Task requirements:
Return the number of lines in which the word "scene" appears; add nothing else.

Source material:
::::::::::

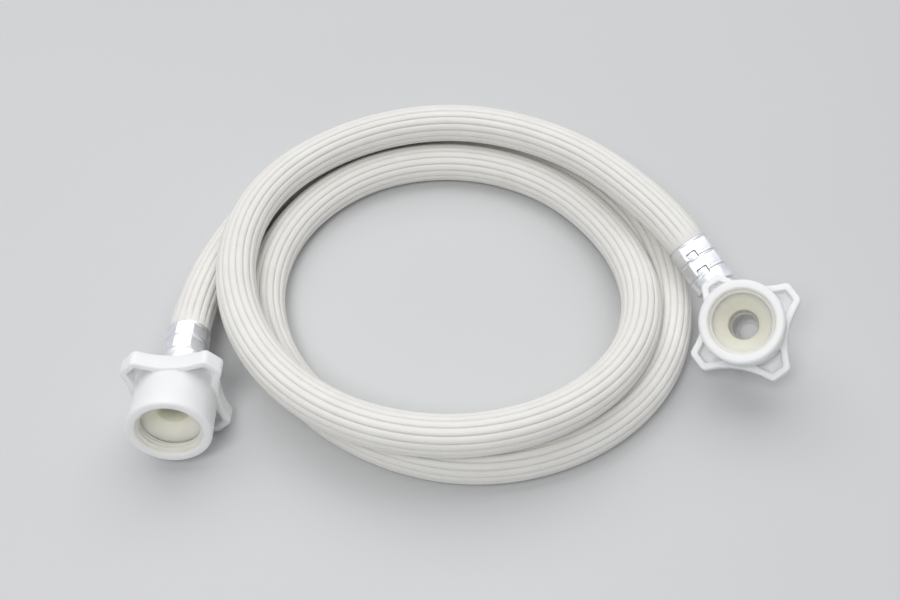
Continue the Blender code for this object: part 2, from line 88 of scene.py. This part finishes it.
def grid(name, rings, loop=False, matrix=None, uv=None):
    """Mesh from rings of equal length: rings[i, j] is a point. Rings are closed."""
    rings = np.asarray(rings, dtype=float)
    n, m = rings.shape[:2]
    verts = rings.reshape(-1, 3)
    if matrix is not None:
        mat = np.array(matrix)
        verts = verts @ mat[:3, :3].T + mat[:3, 3]
    rows = n if loop else n - 1
    i = np.repeat(np.arange(rows), m)
    j = np.tile(np.arange(m), rows)
    k, l = (i + 1) % n, (j + 1) % m
    faces = np.stack([i * m + j, i * m + l, k * m + l, k * m + j], axis=1)
    mesh = bpy.data.meshes.new(name)
    mesh.vertices.add(len(verts))
    mesh.vertices.foreach_set("co", verts.ravel())
    mesh.loops.add(faces.size)
    mesh.loops.foreach_set("vertex_index", faces.ravel().astype(np.int32))
    mesh.polygons.add(len(faces))
    mesh.polygons.foreach_set("loop_start", (np.arange(len(faces)) * 4).astype(np.int32))
    mesh.update(calc_edges=True)
    if uv is not None:
        layer = mesh.uv_layers.new(name="along")
        u, v = uv
        wrap = (j + 1) / m
        uu = np.stack([j / m, wrap, wrap, j / m], axis=1)
        vv = np.stack([v[i], v[i], v[k], v[k]], axis=1)
        layer.data.foreach_set("uv", np.stack([uu * u, vv], axis=2).ravel())
    bm = bmesh.new()
    bm.from_mesh(mesh)
    bmesh.ops.recalc_face_normals(bm, faces=bm.faces)
    if bm.calc_volume(signed=True) < 0:
        bmesh.ops.reverse_faces(bm, faces=bm.faces)
    bm.to_mesh(mesh)
    bm.free()
    mesh.shade_smooth()
    ob = bpy.data.objects.new(name, mesh)
    bpy.context.scene.collection.objects.link(ob)
    return ob


def mark(ob, name, values):
    """Stores one value per point, for the material to read."""
    layer = ob.data.attributes.new(name, "FLOAT", "POINT")
    layer.data.foreach_set("value", np.asarray(values, dtype=np.float32).ravel())


def smoothstep(x):
    """Smooth rise from 0 to 1."""
    x = np.clip(x, 0.0, 1.0)
    return x * x * (3 - 2 * x)


def turned(name, profile, matrix, steps):
    """Closed ring turned from (radius, height) points."""
    a = np.linspace(0, 2 * math.pi, steps, endpoint=False)
    rings = [np.stack([r * np.cos(a), r * np.sin(a), np.full(steps, z)], axis=1)
             for r, z in profile]
    return grid(name, rings, loop=True, matrix=matrix)


def rounded(points, radius, steps=4):
    """Closed outline with its corners rounded."""
    out = []
    n = len(points)
    for i in range(n):
        p = Vector(points[i])
        a = Vector(points[i - 1]) - p
        b = Vector(points[(i + 1) % n]) - p
        r = min(radius, 0.45 * a.length, 0.45 * b.length)
        start, end = p + a.normalized() * r, p + b.normalized() * r
        for k in range(steps + 1):
            t = k / steps
            out.append(tuple((1 - t) ** 2 * start + 2 * t * (1 - t) * p + t ** 2 * end))
    return out


# Hose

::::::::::

Task output:
2